● AIM: Begin with the line that contains "Recreate this object", end with the line that contains "from FreeCAD import", and extract exactly that stretch of lines.

******************************

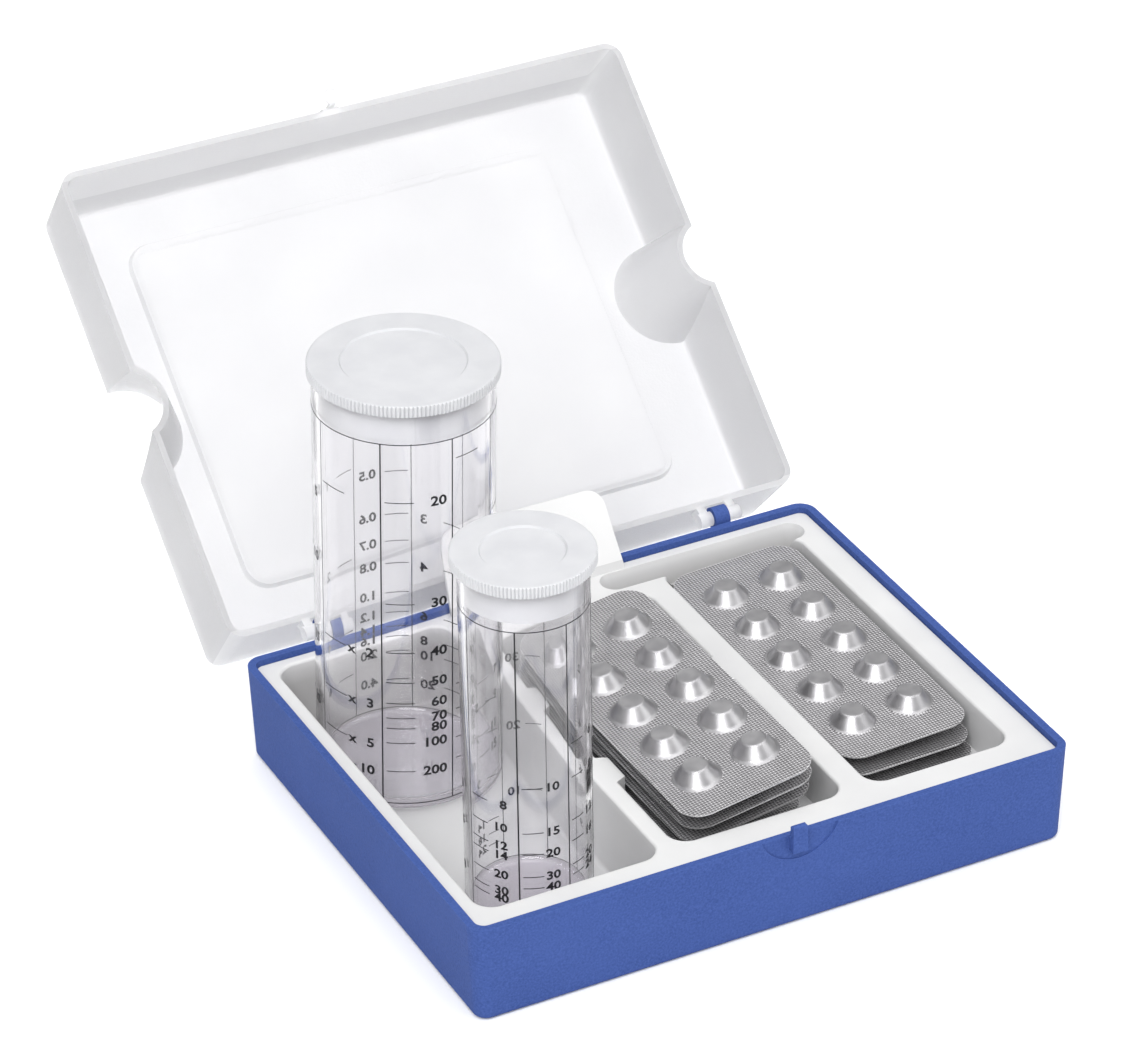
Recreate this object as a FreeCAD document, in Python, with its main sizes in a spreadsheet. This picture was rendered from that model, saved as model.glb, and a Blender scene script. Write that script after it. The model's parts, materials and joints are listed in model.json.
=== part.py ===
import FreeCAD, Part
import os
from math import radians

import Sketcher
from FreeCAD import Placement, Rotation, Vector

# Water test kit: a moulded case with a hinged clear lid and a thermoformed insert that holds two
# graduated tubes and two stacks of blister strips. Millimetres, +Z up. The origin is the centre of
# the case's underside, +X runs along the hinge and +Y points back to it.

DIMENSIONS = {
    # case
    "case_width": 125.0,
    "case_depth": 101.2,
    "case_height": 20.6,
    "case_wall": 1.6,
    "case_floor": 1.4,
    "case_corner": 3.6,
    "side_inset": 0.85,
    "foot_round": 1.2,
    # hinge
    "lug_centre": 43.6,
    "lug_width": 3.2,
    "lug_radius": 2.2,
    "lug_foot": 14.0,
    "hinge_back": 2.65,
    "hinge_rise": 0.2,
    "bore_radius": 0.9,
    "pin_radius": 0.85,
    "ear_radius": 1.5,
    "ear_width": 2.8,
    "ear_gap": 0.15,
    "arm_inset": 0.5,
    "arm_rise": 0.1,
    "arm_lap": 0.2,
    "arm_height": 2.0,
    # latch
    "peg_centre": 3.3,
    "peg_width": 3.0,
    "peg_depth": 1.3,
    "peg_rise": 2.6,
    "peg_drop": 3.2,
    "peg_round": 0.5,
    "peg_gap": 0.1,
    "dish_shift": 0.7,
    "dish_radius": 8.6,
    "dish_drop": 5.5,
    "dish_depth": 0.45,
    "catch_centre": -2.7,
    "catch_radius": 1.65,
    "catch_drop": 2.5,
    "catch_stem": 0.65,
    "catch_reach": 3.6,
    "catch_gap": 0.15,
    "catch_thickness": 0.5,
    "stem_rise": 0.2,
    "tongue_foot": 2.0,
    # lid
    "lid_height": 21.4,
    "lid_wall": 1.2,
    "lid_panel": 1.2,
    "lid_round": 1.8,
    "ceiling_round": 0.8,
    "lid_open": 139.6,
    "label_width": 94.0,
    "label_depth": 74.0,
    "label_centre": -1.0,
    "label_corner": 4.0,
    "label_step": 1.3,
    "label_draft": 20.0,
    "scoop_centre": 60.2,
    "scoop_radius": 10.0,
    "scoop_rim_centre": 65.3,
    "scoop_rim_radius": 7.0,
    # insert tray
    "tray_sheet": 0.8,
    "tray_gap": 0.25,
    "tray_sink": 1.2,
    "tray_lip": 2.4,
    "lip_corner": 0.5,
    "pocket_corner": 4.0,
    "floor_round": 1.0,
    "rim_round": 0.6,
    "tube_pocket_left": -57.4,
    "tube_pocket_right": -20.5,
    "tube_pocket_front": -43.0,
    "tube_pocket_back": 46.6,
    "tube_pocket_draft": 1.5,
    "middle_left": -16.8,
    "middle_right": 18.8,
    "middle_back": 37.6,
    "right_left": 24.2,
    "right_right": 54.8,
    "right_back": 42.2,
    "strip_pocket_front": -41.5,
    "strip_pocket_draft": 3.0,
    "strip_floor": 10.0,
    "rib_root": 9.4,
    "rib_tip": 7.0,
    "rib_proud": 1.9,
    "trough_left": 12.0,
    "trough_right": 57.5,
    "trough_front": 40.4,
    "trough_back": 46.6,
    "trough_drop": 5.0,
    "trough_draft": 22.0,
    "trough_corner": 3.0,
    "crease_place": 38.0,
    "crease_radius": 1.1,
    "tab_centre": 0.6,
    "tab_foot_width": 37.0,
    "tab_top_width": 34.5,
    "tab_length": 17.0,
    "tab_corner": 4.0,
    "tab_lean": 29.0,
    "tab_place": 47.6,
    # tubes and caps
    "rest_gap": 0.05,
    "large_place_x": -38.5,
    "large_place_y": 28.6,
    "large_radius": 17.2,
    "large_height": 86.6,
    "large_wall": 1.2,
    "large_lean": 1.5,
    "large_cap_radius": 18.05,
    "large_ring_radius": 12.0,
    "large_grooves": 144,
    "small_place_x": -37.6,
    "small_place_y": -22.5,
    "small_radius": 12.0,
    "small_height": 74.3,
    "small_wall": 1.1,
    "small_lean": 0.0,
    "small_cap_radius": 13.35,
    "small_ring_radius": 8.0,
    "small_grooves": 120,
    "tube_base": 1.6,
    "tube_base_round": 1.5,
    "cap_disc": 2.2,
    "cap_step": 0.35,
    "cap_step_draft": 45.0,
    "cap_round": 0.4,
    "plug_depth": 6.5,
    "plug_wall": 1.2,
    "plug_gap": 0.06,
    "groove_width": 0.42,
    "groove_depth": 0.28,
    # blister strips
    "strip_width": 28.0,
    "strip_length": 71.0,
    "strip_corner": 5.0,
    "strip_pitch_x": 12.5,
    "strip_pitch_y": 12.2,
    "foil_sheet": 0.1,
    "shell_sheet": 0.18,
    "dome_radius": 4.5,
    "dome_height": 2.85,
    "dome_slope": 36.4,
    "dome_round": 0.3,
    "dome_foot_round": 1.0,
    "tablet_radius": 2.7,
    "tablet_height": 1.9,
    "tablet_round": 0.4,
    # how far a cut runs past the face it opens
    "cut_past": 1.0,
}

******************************

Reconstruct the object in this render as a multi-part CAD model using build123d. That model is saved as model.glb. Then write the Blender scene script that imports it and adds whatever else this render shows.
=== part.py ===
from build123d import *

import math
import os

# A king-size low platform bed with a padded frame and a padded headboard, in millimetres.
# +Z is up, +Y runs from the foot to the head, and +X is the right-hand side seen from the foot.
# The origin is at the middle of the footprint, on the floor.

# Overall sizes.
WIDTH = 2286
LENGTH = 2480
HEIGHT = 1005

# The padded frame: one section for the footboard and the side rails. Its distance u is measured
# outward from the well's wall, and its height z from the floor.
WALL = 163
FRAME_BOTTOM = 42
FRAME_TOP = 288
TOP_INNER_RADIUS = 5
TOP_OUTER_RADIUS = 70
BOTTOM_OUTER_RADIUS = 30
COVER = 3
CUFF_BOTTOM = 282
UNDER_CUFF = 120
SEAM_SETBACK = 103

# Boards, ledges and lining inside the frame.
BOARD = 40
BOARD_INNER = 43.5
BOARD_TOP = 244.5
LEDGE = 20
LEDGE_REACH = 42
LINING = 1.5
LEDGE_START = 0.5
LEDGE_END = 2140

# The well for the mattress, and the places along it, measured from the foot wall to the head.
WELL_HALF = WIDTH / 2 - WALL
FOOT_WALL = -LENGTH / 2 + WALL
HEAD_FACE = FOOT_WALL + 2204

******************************

● TASK SOLUTION:
Recreate this object as a FreeCAD document, in Python, with its main sizes in a spreadsheet. This picture was rendered from that model, saved as model.glb, and a Blender scene script. Write that script after it. The model's parts, materials and joints are listed in model.json.
=== part.py ===
import FreeCAD, Part
import os
from math import radians

import Sketcher
from FreeCAD import Placement, Rotation, Vector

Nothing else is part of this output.